Mission

Why we exist

Our Urban Futures is a growing platform for community-centred urban research, built to expand over time. Cities make decisions about how neighbourhoods work based on the data they have: how safe they are, how accessible, how healthy, how well-served. In too many neighbourhoods, particularly those with lower incomes and fewer political connections, that data doesn't exist. We're here to change that.

The problem

Conventional urban data collection is expensive, infrequent, and geographically biased toward places that already have resources and political visibility. The neighbourhoods where children walk to school on streets without sidewalks, where elderly residents navigate on foot because they have no other option, where air quality, noise, or heat make daily life harder than it needs to be — these places are largely invisible in the datasets that planners and decision-makers rely on. Decisions get made anyway. They just get made without the evidence.

Our approach

Our Urban Futures is the public home for a growing body of community-centred urban research. Each project on the platform produces findings through a Neighbourhood Evidence Observation Network (NEON) — a long-term, place-based study designed around the specific context of its community. Methods vary: sensors, audits, participatory mapping, interviews, or combinations.
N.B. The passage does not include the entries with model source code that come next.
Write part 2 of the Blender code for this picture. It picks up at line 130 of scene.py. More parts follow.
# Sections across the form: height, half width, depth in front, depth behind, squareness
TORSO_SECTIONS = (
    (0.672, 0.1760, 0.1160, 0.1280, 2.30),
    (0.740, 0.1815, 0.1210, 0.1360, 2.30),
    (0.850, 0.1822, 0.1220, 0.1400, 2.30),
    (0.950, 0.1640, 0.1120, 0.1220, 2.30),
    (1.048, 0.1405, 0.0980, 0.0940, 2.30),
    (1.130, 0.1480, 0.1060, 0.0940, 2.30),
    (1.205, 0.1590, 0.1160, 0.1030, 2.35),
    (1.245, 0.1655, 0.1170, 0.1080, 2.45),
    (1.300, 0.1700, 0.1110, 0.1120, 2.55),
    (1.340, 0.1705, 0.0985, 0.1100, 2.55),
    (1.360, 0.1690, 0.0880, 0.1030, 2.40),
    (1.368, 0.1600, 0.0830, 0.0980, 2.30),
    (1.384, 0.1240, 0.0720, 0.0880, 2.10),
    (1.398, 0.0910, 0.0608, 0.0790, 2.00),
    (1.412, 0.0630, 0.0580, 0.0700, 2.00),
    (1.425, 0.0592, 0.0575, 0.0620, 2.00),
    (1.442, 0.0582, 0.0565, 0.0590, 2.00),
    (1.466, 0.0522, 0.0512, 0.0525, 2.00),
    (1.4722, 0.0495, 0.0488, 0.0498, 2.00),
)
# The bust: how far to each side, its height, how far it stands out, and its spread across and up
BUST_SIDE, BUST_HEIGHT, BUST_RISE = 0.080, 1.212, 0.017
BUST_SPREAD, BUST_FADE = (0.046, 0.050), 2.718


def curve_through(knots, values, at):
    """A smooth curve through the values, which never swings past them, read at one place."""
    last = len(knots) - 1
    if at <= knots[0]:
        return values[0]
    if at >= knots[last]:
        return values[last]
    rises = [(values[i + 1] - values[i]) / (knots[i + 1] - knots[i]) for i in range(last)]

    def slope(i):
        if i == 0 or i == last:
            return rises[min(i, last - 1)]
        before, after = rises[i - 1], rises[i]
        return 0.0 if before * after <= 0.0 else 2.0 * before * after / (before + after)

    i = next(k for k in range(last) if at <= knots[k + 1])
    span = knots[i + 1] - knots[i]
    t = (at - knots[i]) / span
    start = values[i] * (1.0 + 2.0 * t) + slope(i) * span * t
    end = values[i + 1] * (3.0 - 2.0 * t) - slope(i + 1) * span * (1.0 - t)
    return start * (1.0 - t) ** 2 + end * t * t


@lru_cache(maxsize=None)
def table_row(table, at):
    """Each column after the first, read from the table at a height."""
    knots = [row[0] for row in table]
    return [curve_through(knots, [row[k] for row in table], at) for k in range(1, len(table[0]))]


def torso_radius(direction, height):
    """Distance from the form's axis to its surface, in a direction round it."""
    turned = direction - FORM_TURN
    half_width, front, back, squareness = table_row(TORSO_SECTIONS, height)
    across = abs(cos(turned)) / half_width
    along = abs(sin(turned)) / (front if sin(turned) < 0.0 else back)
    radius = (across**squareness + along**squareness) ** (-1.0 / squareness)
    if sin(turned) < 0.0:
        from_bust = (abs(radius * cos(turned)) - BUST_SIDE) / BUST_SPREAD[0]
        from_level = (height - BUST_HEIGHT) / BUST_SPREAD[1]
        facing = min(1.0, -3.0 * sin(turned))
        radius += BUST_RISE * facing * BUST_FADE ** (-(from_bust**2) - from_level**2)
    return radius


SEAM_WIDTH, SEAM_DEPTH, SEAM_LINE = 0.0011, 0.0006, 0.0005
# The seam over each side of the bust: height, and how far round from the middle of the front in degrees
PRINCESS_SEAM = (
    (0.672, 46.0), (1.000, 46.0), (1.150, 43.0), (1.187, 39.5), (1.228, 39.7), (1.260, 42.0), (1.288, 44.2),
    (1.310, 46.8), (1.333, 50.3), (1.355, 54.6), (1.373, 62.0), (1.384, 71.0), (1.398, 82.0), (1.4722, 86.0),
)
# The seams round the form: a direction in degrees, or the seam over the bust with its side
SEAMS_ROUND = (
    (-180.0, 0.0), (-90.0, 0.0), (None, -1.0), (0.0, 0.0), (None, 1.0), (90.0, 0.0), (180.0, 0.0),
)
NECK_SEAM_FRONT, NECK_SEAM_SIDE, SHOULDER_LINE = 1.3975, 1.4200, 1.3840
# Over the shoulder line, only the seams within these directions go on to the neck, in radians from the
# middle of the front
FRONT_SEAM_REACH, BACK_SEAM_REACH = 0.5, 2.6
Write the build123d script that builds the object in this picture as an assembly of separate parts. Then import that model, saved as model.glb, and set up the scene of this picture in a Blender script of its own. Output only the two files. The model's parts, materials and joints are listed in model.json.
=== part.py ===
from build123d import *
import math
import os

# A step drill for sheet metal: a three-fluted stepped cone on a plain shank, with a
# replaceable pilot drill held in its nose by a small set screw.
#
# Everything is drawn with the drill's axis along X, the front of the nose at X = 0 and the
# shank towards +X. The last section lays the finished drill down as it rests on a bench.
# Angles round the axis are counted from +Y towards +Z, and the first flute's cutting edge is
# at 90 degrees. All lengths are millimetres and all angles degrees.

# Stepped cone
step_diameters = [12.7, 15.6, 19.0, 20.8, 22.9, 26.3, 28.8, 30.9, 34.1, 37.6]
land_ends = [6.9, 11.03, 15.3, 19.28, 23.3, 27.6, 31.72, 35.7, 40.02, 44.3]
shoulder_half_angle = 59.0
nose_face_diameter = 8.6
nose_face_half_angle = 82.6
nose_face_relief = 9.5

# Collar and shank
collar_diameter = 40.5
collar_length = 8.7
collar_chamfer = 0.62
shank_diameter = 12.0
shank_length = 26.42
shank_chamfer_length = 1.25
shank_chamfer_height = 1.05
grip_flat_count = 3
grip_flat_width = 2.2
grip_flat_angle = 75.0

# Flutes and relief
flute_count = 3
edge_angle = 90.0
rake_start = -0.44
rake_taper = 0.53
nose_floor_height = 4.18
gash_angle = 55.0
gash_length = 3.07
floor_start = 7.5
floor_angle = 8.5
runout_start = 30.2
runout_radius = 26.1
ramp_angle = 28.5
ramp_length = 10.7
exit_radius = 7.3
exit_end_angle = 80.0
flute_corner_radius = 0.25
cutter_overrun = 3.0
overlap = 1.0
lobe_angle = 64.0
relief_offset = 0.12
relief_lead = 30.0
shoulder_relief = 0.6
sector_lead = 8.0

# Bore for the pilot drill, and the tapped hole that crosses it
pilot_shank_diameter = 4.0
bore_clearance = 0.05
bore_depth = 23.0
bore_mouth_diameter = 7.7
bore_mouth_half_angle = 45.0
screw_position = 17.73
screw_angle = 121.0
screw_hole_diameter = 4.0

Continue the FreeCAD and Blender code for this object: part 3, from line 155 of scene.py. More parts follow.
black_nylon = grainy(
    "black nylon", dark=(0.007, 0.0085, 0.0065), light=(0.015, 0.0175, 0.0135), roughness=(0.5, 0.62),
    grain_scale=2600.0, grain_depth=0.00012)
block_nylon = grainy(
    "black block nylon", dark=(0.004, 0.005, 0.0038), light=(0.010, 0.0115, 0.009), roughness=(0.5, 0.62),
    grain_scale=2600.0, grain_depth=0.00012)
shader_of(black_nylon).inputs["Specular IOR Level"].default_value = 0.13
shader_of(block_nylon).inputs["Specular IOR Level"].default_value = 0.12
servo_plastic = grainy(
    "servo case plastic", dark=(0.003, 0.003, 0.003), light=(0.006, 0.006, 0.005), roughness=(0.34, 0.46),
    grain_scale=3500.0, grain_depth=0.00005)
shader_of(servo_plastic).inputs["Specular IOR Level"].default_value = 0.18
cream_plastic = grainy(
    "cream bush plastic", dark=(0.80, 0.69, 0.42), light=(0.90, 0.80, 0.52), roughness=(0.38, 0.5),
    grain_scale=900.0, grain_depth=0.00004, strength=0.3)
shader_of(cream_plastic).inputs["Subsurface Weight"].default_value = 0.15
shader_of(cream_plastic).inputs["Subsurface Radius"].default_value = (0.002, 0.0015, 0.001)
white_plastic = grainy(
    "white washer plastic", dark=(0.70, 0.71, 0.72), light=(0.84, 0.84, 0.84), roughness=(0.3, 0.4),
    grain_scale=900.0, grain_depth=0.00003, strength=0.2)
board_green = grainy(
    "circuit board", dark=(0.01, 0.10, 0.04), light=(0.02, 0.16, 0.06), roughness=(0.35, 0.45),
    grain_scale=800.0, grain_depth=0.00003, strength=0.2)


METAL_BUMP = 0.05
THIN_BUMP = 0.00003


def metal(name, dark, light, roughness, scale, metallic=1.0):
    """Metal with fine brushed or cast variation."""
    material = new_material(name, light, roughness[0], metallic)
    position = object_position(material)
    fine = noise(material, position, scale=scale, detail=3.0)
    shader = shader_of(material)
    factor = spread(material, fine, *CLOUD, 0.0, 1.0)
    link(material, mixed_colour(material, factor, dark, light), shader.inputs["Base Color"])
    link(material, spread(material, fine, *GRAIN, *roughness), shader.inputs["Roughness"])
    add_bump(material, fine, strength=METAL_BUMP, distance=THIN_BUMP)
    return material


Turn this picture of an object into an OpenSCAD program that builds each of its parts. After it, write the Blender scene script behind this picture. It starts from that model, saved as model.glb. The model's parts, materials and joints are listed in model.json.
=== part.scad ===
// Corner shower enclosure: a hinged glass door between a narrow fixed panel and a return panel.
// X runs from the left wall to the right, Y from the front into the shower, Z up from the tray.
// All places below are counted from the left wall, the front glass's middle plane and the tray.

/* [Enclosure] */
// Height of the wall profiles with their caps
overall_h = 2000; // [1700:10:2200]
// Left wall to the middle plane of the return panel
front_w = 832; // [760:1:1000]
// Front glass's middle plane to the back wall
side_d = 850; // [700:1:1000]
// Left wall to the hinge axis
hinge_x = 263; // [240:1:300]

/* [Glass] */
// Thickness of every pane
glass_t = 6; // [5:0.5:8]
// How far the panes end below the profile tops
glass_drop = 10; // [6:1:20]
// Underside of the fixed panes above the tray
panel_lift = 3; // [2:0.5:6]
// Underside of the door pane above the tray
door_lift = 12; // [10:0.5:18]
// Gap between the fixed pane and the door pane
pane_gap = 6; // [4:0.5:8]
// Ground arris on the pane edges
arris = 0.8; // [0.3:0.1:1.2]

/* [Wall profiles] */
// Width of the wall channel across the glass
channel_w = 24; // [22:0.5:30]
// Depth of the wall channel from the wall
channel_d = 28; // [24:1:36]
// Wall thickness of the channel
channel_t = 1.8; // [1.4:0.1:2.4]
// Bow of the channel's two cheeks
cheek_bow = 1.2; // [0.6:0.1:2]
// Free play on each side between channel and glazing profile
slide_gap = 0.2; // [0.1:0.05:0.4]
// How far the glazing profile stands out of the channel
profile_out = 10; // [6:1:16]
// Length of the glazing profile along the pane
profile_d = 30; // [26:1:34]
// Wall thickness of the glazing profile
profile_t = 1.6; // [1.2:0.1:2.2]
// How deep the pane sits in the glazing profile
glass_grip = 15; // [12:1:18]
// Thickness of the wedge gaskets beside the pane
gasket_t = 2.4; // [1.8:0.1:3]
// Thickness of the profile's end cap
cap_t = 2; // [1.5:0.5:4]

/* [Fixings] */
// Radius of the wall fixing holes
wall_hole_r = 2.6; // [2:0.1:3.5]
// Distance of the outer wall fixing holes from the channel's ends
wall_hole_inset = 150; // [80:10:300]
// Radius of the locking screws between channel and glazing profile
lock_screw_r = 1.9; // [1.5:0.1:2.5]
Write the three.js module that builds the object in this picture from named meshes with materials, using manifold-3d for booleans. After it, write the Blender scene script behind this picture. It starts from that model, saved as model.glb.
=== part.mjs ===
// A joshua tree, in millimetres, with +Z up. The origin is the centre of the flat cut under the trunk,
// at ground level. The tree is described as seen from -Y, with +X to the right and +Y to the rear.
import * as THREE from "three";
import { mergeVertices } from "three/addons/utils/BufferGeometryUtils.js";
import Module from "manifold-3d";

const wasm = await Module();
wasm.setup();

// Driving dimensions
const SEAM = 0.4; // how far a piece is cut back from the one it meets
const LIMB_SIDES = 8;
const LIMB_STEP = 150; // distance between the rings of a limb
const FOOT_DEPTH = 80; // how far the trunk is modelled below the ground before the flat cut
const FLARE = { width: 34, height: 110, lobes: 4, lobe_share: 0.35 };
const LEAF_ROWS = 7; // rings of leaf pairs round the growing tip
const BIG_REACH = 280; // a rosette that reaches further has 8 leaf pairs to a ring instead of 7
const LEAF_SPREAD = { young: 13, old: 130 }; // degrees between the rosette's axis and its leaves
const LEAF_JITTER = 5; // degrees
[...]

What stays constant across every project is a commitment to transparent data governance, resident consent, and keeping the communities participating in the research at the centre of how findings are used.

Who we are

Our Urban Futures is a research platform led by Dr. Carrie Mitchell at the CORE Planning Lab, University of Waterloo School of Planning, with funding from the Global Futures Fund. Our partners include Mobycon (Ottawa), the City of Wolfville, Nova Scotia, and Acadia University.

No city should have to make decisions about its streets without knowing who is using them.